Les gouvernements et les banques centrales du monde entier ont réagi
énergiquement à la crise. Les interventions des pouvoirs publics ont
notamment consisté en l'adoption de plans de relance budgétaire qui ont
permis d'injecter des fonds publics à hauteur de 2 pour cent du PIB au
niveau mondial, pour compenser la baisse des investissements du secteur
privé. Les gouvernements qui en ont les moyens — c'est-à-dire dans des
pays les plus riches — sont venus en aide à de grands secteurs durement
touchés (tels que l'automobile) et ont augmenté leurs dépenses sociales.
Ces mesures endiguent apparemment les pires effets de la crise dans ces
pays mais pas dans les pays plus pauvres.
Certains indicateurs financiers et économiques récents semblent indiquer
que la chute libre de l'économie mondiale a pris fin, mais la reprise
n'est peut-être pas encore pour demain.
La Banque mondiale prévoit que la croissance économique mondiale
diminuera cette année de 3 pour cent et l'OIT estime qu'il pourrait y
avoir entre 29 et 59 millions de chômeurs de plus dans le monde en 2009
par rapport à 2007. Le chômage continuera à croître pendant un certain
temps après le début de la reprise, car il ne suit normalement qu'avec
retard le PIB. Cela signifie que l'essentiel de l'impact social de la
crise est encore à venir.
Cependant, la reprise soutenue du commerce international donnerait au
monde une impulsion très utile pour sortir de la crise. Il y a au moins
trois ingrédients indispensables à une reprise rapide du commerce. Il
faudrait que les Membres de l'OMC ne recourent pas au protectionnisme en
réaction à la crise, qu'il y ait un retour à la normale sur le marché du
financement du commerce, et que les Membres de l'OMC fassent aboutir
rapidement le Cycle de Doha.
Même si le mécanisme de surveillance rapproché mis en place par l'OMC a
révélé quelques dérapages, jusqu'ici, rien n'indique qu'il y a une ruée
vers le protectionnisme, avec un recours généralisé aux restrictions et
aux mesures de rétorsion commerciales. Les Membres sont attachés au
système de règles et disciplines de l'OMC qui a été établi à l'issue de
décennies de négociations et qui prévient les réflexes protectionnistes
intempestifs.
Le mécanisme de surveillance de l'OMC — “RADAR OMC” — vise à faire face
à cette menace de montée du protectionnisme en permettant une évaluation
collective transparente et objective des réponses (négatives ou
positives) apportées à la crise par les pays en matière de politique
commerciale. Il repose sur le principe selon lequel la transparence et
la lumière sont le meilleur désinfectant qui soit.

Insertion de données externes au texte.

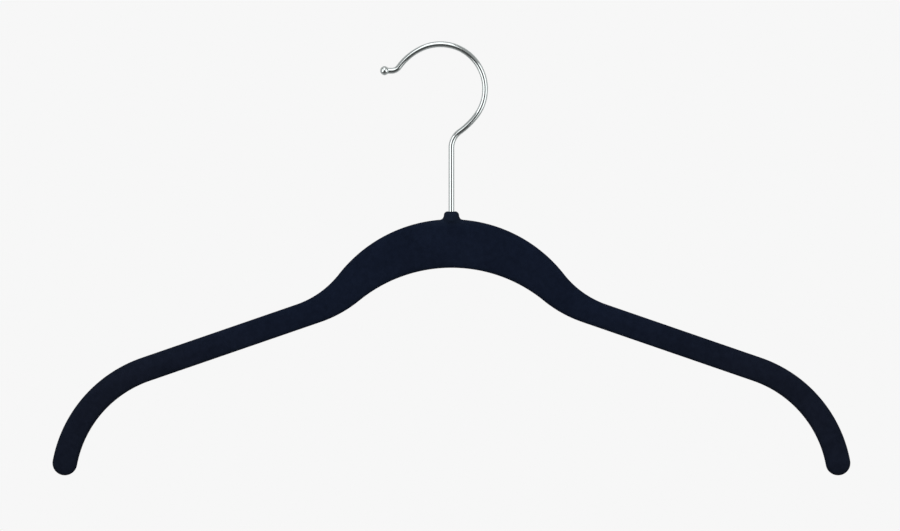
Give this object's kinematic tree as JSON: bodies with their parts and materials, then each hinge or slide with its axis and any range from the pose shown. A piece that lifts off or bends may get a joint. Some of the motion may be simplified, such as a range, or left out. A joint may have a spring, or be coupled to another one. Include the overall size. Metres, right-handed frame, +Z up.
{
  "type": "clothes hanger",
  "caption": "Slim flocked shirt hanger with arched crown, sloping arms with down-turned tips, and a swivelling chrome hook with a ball tip.",
  "frame": {"origin": "inside top of the hook's bend, the point that rests on a rail", "axes": "+X along the hanger's width, with the hook opening towards -X; +Y from the front face to the rear face; +Z up"},
  "size_m": [0.445, 0.0084, 0.242],
  "materials": {
    "velvet": "matte",
    "moulded_plastic": "matte",
    "chrome": "polished"
  },
  "bodies": {
    "hook": {"hook": "chrome"},
    "body": {"front_shell": "moulded_plastic", "rear_shell": "moulded_plastic", "velvet_coat": "velvet"}
  },
  "joints": [
    {"name": "hook_swivel", "type": "hinge", "parent": "hook", "child": "body", "pos_m": [0.00613, 0, -0.1], "axis": [0, 0, 1], "continuous": true}
  ]
}
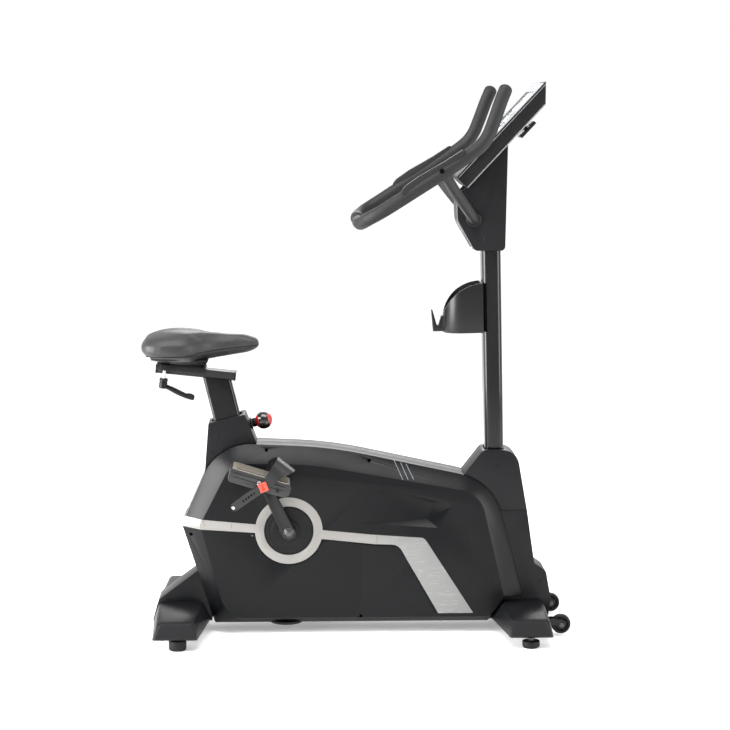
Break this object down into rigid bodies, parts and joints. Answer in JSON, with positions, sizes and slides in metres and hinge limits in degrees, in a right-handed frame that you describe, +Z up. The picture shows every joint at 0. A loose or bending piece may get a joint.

Le tarissement du financement pour le commerce dans certaines parties du
monde a conduit les dirigeants du G 20 à Londres à adopter un “ensemble
de mesures” importantes pour le financement du commerce. Ils se sont
engagés à réunir au moins 250 milliards de dollars au cours des deux
prochaines années pour soutenir le financement du commerce par
l'intermédiaire d'organismes de crédit et d'investissement à
l'exportation ainsi que de banques multilatérales et régionales de
développement. La Banque asiatique de développement (BAD) en a
d'ailleurs pris sa part avec détermination.
Enfin, les Membres de l'OMC devraient faire aboutir rapidement le Cycle
de Doha. Le Programme de Doha pour le développement (PDD) équivaut à un
programme de relance mondial et complète les mesures de relance
nationales. Alors que les programmes de dépenses nationaux renforcent la
demande intérieure, le Programme de Doha pour le développement alimente
la demande étrangère pour les biens et services d'un pays grâce à la
réduction concertée des obstacles au commerce.
Mais les avantages du PDD ne procèdent pas uniquement de la réduction
des droits de douane. Les aspects du PDD touchant aux règles et les
consolidations relatives à l'accès aux marchés rendent les politiques
commerciales plus prévisibles. En réduisant l'incertitude concernant
l'accès aux marchés, les consolidations peuvent avoir un effet
équivalent à des réductions effectives des droits appliqués. En outre,
l'aboutissement du Cycle de Doha enverrait un signal clair indiquant que
les mesures protectionnistes ne sont pas la solution à la crise.
Je vous remercie de votre attention.